Multidimensional-constrained Suspect Screening of Hydrophobic Chemicals Using Gas Chromatography-Atmospheric Pressure Chemical Ionization-Ion Mobility-Mass Spectrometry

Suspect screening strives to rapidly monitor a large number of substances in a sample using mass spectral libraries. For hydrophobic organic chemicals (HOCs), these libraries are primarily based on electron ionization mass spectra. To improve the efficacy of suspect screening, new libraries and workflows are required, leveraging the highly specific analytical data acquired by state-of-the-art mass spectrometers. In this study, we established a new library for 1,590 suspect contaminants, including exact mass and a combination of measured and model-predicted values for retention time (RT) and collision cross section (CCS).
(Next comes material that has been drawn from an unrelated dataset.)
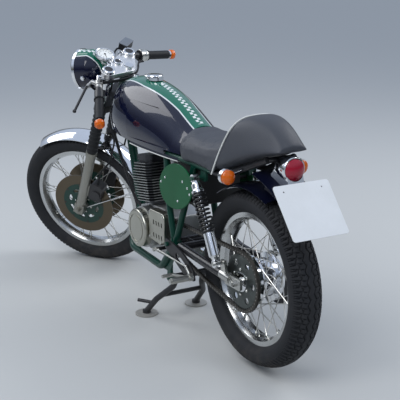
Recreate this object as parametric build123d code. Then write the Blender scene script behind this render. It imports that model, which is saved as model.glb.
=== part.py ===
from build123d import *
import math
import os

# Cafe racer motorcycle, parked on its centre stand with the steering on its left stop.
# All sizes are in millimetres. +X points forward, +Y to the rider's left, +Z up.
# The pieces are placed from the ground point below the rear axle, and the finished
# model is moved as a whole so that its origin lies at the bottom centre of its box.

os.makedirs("parts", exist_ok=True)

# Stance
wheelbase = 1400
rake = 27
fork_offset = 48
steering_lock = 39
rear_wheel_lift = 15
turned_drop = 6.3

# Wheels and tyres: outer radius, width, bead seat radius, flange radius, flange half width
front_tyre_radius = 327
front_tyre_width = 94
front_bead_radius = 241.3
front_flange_radius = 252
front_rim_half = 28
rear_tyre_radius = 321
rear_tyre_width = 121
rear_bead_radius = 228.6
rear_flange_radius = 240
rear_rim_half = 33
rim_wall = 4
bead_clearance = 0.4
spoke_radius = 1.8
spokes_per_side = 18
front_spoke_spread = 5
rear_spoke_spread = 6
axle_radius = 8.5
axle_clearance = 0.3

# Front hub, twin discs and callipers
front_hub_flange_radius = 46
front_hub_flange_y = 27
disc_y = 60
disc_thickness = 5
disc_radius = 147
disc_inner_radius = 108
carrier_thickness = 6

# Rear hub, brake drum, sprocket and chain
rear_drum_radius = 88
rear_flange_y = 34
chain_y = 75
chain_pitch = 15.875
rear_teeth = 42
front_teeth = 16
sprocket_thickness = 6.4
roller_radius = 5.1
plate_height = 15
plate_waist = 10.5
plate_thickness = 1.8
plate_clearance = 1.0
roller_clearance = 1.0
chain_sag = 18

# Fork, yokes and steering head, measured along the steering axis from the axle's level
fork_half_spacing = 94
stanchion_radius = 17.5
slider_radius = 22
slider_top = 322
slider_collar = 3
slider_bottom = -26
gaiter_top = 545
gaiter_radius = 26
gaiter_folds = 10
lower_yoke_bottom = 548
lower_yoke_thickness = 34
top_yoke_bottom = 722
top_yoke_thickness = 22
fork_cap_height = 10
stem_radius = 14
head_radius = 27
yoke_clearance = 6
yoke_sweep_radius = 42
fit_clearance = 0.3
press_clearance = 0.15

# Handlebars: clip-on bars below the top yoke, then grips, levers and end lamps
bar_radius = 11
bar_start = (76, 112, 707)
bar_end = (-49, 328, 670)
clip_bottom = 692
clip_height = 26
grip_length = 120
grip_radius = 18.5
end_lamp_radius = 21
end_lamp_length = 34
lever_end = (80, 292, 634)
mirror_hole_radius = 5
mirror_hole_depth = 15
mirror_boss_top = 31

# Headlamp and speedometer, in the steering frame
lamp_radius = 88
lamp_x = 153
lamp_z = 662
gauge_x = 116
gauge_z = 756
gauge_radius = 41
gauge_depth = 16
bracket_low = 636

# Front mudguard
guard_gap = 16
guard_half_width = 56
guard_sheet = 2.5
guard_start = 36
guard_end = 146
caliper_z = 112

# Engine
crank_x = 712
crank_z = 357
cylinder_tilt = 9
alternator_radius = 78
alternator_face_y = 132
case_half_width = 100
fin_half_width = 88
fin_half_length = 68
fin_growth = 1.6
fin_thickness = 3
fin_pitch = 11
fin_count = 9
output_x = 560
output_z = 392
sprocket_cover_y = 118

# Frame and swingarm
spine_radius = 22
cradle_radius = 15
frame_plate_y = 98
frame_tube_radius = 13
rail_radius = 12
rail_y = 92
cross_radius = 14
pivot_x = 444
pivot_z = 362
pivot_radius = 20
pivot_half = 81
hanger_y = 126
pivot_bolt_radius = 8.7
arm_radius = 17
arm_y = 102
cradle_low_z = 232

# Shock absorbers
shock_y = 132
shock_top = (232, 667)
shock_bottom = (80, 389)
spring_radius = 22
spring_wire = 4
spring_turns = 9
shroud_radius = 20
shroud_top = 112
spring_high = 262

# Tank, seat and hump; the knee recess is an outline from the tank's rear end
knee_depth = 6
knee_corners = [(62, 722), (62, 764), (82, 804), (119, 836), (207, 861), (440, 874), (440, 722)]
tank_front_gap = 392
tank_rear_x = 398
tank_tunnel_half = 34
cap_share = 0.387
seat_half_width = 124
seat_front_x = 394
seat_base_z = 712
hump_front_x = 118
hump_top_z = 924
soft_clearance = 0.4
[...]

The accuracy of in silico predictions was assessed using standards for 102 environmental contaminants. Thereafter, using gas chromatography-atmospheric pressure chemical ionization-ion mobility-mass spectrometry, a suspect screening workflow constrained by exact mass, RT, CCS, and product ion data, together with a continuous scoring system, was established to reduce false positives and improve identification confidence. Application of the method to fortified and standard reference sediment samples demonstrated true positive rates of 79% and 64%, respectively, with all false positives attributed to suspect isomers, indicating high specificity of our method. This study offers a new workflow for improved suspect screening of HOCs using multidimensional information, and highlights the need to enrich CCS databases and extend the applicable chemical space of current in silico tools to non-polar substances.